If a special needs trust or ABLE account is established, parents should notify anyone who may be considering a gift or bequest to the individual with a disability or special needs. These transfers can be sent directly to the individual’s trust or ABLE account to avoid potential disruption in needs-based government benefits.

Estate planning

When life changes, plans need to be updated. If there is an existing estate plan for a family, there is a good chance that it needs to be significantly revised in the event of a divorce.

Anytime there’s a person with a disability or special needs included, titling and beneficiary designations are even more important because of the potential impact inheritance can have on government benefits eligibility.

Close attention needs to be paid to beneficiary designations, trusts, powers of attorney and wills to ensure that the most current wishes of each family member are captured in their estate documents.

Designations can be made irrevocable in many cases, which can give peace of mind that ex-spouses won’t undo careful planning decisions.

Blended families

Many divorced parents get remarried at some point, often creating additional complexities for dependents with disabilities and special needs. Routines and family dynamics can change anytime step parents and siblings are introduced into a family. Special care and extra communication can help ease the stress, but there are some legal and government benefits considerations that will need to be addressed as well.

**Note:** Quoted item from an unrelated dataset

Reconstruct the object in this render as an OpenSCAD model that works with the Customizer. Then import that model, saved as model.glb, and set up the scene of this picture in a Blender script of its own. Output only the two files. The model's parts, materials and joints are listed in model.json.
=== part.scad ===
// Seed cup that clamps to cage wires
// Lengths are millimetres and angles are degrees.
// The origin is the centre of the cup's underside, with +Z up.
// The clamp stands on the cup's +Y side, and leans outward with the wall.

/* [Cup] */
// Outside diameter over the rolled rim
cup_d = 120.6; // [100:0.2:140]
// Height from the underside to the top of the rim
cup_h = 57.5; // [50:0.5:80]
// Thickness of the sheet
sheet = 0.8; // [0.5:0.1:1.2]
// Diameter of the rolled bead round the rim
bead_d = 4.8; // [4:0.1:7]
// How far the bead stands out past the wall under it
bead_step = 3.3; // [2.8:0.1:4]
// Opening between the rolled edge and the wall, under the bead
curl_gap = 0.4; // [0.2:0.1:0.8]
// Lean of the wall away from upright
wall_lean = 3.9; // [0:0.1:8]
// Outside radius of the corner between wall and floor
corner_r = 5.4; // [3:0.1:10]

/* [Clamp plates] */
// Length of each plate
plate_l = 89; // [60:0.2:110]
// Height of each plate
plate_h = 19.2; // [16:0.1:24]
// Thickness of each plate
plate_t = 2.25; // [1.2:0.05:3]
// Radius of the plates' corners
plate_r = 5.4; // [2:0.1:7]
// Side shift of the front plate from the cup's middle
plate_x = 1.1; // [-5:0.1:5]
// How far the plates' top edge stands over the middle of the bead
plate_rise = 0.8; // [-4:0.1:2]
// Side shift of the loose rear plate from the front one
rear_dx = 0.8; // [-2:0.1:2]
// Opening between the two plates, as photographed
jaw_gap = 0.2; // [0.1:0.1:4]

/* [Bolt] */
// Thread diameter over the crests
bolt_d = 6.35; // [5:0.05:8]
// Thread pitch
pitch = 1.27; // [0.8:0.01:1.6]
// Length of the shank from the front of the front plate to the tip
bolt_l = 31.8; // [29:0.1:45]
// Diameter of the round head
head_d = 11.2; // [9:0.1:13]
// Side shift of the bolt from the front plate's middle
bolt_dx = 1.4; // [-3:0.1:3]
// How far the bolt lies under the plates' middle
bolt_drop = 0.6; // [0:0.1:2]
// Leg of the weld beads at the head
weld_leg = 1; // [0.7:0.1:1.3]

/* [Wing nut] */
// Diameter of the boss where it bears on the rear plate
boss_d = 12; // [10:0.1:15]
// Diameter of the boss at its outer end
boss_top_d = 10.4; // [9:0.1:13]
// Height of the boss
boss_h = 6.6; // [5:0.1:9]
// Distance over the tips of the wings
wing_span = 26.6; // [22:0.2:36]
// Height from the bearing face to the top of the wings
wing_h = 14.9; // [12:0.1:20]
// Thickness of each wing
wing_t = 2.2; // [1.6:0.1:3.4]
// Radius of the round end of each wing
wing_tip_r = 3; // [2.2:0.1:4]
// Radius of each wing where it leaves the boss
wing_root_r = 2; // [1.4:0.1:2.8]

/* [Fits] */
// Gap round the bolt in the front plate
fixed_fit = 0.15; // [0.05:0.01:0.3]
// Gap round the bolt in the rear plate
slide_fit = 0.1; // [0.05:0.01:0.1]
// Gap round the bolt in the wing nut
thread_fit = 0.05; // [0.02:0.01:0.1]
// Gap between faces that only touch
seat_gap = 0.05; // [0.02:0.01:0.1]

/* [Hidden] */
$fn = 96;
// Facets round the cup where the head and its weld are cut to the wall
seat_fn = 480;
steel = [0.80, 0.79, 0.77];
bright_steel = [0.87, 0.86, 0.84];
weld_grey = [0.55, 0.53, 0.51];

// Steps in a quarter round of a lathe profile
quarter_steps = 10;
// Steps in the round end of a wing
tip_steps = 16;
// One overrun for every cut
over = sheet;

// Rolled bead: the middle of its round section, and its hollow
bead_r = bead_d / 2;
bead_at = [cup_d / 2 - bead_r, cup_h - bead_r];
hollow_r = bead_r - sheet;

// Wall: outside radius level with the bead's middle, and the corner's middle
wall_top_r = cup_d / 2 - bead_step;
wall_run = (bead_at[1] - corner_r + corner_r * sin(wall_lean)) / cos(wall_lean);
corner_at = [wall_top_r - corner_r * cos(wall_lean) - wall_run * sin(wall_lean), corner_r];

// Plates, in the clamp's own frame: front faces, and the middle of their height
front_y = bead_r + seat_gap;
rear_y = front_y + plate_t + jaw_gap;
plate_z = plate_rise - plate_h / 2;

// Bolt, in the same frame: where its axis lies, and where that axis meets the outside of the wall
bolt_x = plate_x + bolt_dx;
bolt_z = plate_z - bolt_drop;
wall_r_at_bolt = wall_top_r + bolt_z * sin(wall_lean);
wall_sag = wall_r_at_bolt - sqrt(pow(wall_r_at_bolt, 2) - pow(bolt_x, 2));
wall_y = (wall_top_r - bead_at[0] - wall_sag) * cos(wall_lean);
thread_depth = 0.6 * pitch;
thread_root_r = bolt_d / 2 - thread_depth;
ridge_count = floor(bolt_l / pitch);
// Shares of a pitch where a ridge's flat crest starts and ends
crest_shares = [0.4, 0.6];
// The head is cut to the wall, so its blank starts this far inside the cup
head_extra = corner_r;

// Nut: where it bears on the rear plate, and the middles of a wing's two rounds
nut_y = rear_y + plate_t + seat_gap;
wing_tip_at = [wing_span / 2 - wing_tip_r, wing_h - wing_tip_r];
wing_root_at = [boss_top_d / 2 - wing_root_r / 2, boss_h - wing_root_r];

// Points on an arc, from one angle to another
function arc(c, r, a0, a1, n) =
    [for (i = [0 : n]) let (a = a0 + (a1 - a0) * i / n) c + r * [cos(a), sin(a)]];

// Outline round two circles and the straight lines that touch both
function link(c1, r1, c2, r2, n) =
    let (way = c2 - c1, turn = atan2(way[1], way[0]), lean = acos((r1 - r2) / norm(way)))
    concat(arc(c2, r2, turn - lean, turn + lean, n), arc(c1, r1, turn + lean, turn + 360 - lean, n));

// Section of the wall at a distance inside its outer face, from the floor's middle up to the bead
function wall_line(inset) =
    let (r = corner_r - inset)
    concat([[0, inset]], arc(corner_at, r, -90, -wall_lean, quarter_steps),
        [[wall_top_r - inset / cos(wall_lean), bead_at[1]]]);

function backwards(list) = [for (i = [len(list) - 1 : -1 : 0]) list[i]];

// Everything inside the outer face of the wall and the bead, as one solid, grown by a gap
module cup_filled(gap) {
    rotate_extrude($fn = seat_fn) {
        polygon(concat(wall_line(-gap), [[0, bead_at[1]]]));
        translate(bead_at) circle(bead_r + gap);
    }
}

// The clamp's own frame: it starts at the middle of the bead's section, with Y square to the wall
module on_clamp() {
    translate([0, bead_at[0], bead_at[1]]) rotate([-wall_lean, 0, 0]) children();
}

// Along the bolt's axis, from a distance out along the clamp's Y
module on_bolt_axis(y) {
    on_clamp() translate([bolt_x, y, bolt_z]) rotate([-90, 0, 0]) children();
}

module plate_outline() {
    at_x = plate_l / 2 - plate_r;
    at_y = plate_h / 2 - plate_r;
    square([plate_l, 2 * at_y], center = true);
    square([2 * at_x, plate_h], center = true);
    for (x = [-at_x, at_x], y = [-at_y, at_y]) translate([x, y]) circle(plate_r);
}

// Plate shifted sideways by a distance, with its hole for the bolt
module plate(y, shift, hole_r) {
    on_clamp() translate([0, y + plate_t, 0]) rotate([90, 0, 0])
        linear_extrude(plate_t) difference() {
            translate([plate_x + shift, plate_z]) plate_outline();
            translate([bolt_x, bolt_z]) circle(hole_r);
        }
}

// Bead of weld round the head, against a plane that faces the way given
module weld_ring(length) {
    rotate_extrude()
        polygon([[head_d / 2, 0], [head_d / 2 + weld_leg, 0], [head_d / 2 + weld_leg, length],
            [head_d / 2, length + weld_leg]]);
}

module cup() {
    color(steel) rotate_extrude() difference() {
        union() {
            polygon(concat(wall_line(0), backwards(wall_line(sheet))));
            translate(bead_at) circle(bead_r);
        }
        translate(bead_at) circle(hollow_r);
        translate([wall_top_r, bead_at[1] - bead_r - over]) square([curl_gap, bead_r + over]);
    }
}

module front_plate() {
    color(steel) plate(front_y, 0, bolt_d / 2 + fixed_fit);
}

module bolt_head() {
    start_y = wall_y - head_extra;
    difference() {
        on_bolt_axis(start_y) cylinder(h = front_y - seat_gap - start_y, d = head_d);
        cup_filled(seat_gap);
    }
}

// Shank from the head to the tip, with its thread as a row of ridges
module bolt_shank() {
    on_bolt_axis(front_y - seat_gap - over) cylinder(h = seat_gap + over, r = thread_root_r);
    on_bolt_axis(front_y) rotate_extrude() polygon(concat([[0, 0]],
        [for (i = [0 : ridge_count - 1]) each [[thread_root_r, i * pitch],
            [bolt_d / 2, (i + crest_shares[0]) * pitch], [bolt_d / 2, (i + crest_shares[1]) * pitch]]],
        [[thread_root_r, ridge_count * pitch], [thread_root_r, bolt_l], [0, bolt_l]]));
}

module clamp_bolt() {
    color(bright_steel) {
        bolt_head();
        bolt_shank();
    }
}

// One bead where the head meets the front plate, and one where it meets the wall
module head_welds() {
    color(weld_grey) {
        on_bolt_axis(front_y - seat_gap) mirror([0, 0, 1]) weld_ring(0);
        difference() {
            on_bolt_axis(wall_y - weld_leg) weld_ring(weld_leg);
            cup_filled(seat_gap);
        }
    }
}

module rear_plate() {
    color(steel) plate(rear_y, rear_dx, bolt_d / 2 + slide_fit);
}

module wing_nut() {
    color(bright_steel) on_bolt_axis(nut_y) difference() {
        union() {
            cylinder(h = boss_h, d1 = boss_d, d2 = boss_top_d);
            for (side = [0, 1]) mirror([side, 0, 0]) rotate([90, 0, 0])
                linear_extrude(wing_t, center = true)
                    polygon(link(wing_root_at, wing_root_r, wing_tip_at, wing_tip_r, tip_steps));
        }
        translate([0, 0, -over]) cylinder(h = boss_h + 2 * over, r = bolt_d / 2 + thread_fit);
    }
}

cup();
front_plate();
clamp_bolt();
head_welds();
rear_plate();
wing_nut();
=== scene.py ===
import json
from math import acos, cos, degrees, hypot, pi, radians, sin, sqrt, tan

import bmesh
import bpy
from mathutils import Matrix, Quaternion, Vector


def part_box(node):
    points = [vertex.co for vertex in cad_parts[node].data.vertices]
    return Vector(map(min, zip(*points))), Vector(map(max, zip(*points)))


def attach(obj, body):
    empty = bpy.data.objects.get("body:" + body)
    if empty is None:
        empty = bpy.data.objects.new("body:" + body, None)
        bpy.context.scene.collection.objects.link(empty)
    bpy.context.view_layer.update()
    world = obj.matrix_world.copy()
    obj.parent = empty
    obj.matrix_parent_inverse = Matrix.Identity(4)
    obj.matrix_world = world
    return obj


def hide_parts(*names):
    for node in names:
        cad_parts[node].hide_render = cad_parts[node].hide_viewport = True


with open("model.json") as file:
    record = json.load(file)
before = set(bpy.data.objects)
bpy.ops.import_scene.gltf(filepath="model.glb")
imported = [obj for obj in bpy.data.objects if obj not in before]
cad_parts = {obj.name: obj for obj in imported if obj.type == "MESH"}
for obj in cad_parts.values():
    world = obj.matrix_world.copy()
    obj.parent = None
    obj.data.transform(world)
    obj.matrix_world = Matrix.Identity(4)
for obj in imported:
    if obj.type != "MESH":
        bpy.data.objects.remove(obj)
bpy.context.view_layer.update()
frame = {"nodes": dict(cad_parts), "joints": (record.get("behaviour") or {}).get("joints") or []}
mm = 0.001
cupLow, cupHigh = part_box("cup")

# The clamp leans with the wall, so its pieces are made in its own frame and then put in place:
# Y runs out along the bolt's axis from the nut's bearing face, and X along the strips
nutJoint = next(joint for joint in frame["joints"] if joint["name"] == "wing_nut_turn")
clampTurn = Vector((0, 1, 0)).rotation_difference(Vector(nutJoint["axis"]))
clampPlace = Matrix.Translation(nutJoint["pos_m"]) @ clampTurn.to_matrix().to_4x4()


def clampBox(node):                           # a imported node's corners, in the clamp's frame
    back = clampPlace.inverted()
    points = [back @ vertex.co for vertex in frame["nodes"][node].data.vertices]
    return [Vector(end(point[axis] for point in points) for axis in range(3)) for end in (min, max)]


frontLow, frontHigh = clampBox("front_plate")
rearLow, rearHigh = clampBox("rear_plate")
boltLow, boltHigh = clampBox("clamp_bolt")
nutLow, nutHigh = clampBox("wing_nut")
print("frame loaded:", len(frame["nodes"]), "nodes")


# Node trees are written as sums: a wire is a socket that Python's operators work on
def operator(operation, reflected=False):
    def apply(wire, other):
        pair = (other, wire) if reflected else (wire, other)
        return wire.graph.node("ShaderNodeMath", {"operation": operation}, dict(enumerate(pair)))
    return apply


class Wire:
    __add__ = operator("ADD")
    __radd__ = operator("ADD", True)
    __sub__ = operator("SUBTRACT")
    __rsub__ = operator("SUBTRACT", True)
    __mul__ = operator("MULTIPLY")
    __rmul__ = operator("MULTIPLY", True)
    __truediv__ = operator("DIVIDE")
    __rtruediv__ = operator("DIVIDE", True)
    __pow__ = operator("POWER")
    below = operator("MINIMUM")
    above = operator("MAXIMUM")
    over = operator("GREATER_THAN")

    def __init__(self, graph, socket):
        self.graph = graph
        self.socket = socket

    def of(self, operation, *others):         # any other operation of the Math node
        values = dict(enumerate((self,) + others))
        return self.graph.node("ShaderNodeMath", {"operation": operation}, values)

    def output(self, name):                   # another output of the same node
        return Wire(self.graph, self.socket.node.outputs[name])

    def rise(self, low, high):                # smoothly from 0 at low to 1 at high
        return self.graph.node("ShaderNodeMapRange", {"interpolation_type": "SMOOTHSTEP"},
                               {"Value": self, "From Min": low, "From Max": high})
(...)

Prenuptial agreements are recommended for any new marriages to spell out obligations for care of a child with special needs in case of future divorce. This includes stipulating how resources are to be used and what should happen if one of the spouses were to pass away.

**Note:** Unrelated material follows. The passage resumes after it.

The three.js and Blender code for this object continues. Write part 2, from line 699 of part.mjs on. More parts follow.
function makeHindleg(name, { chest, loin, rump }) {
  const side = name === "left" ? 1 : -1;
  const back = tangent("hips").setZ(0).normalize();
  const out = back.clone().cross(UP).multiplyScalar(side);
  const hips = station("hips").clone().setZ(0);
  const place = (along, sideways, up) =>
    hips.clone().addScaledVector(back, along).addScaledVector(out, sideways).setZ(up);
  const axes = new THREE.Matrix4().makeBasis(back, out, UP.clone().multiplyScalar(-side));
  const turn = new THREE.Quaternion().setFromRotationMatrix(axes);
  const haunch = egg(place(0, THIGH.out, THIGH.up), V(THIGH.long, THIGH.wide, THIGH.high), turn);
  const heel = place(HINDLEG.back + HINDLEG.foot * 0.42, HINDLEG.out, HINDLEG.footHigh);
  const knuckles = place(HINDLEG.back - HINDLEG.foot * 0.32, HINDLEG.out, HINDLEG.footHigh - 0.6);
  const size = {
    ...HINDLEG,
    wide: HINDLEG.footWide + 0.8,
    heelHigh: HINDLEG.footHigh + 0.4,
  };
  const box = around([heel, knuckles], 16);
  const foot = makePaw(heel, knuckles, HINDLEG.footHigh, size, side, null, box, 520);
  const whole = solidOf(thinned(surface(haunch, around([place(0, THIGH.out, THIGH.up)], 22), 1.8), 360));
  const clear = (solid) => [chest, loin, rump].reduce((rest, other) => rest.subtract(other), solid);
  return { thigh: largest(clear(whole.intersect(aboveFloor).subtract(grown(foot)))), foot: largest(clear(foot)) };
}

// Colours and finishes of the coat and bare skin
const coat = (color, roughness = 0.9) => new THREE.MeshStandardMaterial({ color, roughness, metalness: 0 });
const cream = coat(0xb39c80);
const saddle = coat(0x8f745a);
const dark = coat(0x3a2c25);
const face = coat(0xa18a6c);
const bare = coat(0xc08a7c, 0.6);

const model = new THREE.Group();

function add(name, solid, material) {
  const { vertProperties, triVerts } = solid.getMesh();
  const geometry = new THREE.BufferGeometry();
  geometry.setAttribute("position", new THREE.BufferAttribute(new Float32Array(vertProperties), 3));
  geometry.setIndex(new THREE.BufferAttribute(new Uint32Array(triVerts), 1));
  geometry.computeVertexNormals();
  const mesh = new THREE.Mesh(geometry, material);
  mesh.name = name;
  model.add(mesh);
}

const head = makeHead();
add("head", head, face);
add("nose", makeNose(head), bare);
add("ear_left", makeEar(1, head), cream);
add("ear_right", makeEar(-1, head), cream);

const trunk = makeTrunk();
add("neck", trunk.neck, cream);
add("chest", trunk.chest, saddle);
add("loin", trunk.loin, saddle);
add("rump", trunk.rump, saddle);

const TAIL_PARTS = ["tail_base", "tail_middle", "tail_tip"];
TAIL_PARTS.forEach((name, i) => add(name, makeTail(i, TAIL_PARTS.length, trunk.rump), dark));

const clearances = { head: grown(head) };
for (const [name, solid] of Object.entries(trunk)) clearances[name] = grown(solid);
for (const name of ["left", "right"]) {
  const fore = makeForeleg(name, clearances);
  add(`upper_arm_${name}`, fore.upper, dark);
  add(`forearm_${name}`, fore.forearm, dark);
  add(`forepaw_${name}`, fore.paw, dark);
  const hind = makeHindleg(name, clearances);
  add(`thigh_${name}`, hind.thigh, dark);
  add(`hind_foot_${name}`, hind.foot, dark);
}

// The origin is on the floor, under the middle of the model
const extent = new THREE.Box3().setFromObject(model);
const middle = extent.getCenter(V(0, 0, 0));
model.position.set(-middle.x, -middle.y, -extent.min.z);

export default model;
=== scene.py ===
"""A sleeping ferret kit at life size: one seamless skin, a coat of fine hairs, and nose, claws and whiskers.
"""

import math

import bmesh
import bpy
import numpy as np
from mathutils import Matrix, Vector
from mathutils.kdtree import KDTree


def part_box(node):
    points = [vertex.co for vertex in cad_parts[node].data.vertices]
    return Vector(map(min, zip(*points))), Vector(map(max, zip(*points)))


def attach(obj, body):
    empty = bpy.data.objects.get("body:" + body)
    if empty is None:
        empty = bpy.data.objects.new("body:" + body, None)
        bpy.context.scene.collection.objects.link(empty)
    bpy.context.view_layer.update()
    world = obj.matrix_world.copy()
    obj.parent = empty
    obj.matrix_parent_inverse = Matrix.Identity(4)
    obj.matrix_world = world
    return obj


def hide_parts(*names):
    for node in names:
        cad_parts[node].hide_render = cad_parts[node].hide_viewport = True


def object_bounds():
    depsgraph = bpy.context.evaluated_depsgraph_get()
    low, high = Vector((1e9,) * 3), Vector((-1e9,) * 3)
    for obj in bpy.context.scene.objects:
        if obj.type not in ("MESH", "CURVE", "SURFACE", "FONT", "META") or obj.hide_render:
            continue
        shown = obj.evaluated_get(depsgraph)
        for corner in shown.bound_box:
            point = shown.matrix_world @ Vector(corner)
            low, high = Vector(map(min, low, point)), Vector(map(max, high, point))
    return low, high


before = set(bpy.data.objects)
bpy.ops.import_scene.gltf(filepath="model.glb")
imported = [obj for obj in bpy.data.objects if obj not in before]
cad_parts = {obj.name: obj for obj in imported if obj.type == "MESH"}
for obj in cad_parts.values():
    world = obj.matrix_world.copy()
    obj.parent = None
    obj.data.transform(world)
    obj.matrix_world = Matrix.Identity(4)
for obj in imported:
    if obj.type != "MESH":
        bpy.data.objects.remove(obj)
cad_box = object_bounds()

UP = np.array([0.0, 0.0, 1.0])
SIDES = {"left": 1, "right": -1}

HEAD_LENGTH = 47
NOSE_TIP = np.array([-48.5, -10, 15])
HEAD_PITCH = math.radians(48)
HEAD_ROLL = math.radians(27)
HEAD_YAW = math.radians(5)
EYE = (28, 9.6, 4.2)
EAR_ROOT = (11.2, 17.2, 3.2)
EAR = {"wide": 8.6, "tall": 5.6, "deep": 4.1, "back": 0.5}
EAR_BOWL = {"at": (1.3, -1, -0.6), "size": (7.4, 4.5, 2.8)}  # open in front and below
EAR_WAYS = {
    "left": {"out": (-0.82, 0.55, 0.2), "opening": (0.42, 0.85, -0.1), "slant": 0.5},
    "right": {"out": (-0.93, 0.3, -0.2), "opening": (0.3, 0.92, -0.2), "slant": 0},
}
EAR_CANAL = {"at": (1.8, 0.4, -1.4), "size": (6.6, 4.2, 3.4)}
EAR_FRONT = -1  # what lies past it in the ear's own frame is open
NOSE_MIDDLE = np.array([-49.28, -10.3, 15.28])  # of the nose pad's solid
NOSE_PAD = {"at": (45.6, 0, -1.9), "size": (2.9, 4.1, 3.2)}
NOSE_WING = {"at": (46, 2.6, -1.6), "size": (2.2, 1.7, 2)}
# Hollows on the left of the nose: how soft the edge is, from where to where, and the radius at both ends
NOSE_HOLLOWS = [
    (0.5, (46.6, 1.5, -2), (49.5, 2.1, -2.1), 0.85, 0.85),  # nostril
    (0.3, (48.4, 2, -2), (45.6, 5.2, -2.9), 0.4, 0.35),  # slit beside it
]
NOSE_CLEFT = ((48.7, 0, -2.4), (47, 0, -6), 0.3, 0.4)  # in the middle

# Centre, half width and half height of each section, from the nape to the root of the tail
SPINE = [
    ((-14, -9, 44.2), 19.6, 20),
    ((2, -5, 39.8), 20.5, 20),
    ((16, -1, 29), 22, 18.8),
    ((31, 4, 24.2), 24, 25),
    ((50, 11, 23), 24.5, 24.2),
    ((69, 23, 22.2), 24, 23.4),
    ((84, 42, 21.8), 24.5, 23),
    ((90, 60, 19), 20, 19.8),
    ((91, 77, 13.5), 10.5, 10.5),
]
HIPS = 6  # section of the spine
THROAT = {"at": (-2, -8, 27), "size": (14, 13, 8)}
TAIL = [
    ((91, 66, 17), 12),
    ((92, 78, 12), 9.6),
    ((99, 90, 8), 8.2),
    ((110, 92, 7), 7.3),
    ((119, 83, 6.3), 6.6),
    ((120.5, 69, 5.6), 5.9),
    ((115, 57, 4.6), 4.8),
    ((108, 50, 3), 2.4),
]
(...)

When a deceased parent was receiving Social Security benefits, there are typically benefits available for ex-spouses, minor children, and dependents with disabilities. The prenuptial agreement should dictate which income benefits are to be used for the care of the child, and which are for the benefit of the ex-spouse. Overall, parents of children with disabilities and special needs should talk to an attorney about the rights that spouses have to inheritances in community property states and consider putting a property status agreement into place to ensure their child’s inheritance stays intact.

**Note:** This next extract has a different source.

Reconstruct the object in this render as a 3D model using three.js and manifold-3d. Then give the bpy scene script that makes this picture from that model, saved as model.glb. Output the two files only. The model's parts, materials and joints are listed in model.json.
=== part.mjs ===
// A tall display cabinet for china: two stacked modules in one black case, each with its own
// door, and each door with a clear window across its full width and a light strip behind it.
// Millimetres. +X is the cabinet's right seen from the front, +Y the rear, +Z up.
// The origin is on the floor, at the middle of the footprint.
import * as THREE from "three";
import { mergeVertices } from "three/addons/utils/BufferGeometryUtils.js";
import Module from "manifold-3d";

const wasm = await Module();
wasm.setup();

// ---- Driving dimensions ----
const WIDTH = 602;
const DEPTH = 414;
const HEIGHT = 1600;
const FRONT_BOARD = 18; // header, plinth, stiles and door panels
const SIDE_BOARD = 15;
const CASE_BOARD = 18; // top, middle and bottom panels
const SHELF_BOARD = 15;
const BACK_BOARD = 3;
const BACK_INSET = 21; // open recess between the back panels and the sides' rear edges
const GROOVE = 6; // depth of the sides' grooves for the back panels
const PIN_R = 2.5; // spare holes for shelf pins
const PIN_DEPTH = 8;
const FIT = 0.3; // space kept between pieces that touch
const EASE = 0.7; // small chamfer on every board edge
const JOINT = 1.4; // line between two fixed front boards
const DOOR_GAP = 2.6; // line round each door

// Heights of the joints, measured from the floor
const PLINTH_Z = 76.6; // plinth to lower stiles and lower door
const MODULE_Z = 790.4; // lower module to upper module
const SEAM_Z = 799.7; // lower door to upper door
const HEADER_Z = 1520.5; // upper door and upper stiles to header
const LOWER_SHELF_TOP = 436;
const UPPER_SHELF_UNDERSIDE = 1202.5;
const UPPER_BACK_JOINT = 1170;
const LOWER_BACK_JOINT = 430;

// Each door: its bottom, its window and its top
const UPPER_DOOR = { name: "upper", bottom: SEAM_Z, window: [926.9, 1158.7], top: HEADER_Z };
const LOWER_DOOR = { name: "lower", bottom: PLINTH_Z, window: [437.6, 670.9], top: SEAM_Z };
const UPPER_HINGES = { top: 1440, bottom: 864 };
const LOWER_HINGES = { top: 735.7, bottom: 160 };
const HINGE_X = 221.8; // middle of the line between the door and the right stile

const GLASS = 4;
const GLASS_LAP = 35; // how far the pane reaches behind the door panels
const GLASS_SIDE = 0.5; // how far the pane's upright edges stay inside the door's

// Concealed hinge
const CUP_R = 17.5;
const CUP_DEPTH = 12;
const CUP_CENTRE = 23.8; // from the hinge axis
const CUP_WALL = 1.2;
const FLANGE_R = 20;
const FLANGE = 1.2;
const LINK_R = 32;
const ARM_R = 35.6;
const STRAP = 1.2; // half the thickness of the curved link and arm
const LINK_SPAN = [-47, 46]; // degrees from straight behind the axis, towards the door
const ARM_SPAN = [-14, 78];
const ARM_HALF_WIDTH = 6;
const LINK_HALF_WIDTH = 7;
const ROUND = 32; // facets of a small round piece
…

If a special needs trust hasn’t already been established, many attorneys will recommend that one is established prior to a new marriage. The trust can be a valuable tool to hold assets and income for a child with special needs and keep them separate from marital assets. The trust can have very specific instructions to ensure that needs and wishes are met, even when additional parties are involved in the family.

Finally, many stepparents choose to legally adopt children from their spouse’s previous marriage. In special needs situations, this decision may carry additional ramifications related to benefits eligibility and legal guardianship, so it’s important to work with a well-qualified attorney and explore all of the pros and cons.

Planning for a lifetime of care

A life care plan and letter of intent are important complements to a good financial and legal planning structure. Documenting all of the needs and wishes of the individual and caretakers for future caretakers and decision makers is critical to ensure continuity of care and vision for the future.

Communication is key

Ultimately, making sure that decisions are made with and communicated to all interested family members and professionals is paramount to avoiding disruption, confusion and disputes in the future. Once a plan is in place, save it somewhere safe and make sure to communicate where it is and how it can be accessed to ensure that the needs of children with disabilities and special needs will be well cared for in the future, no matter what.

This information is provided by Voya Cares for your education only. Neither Voya nor its representatives offer tax or legal advice. Please consult your tax or legal advisor before making a tax-related investment/insurance decision.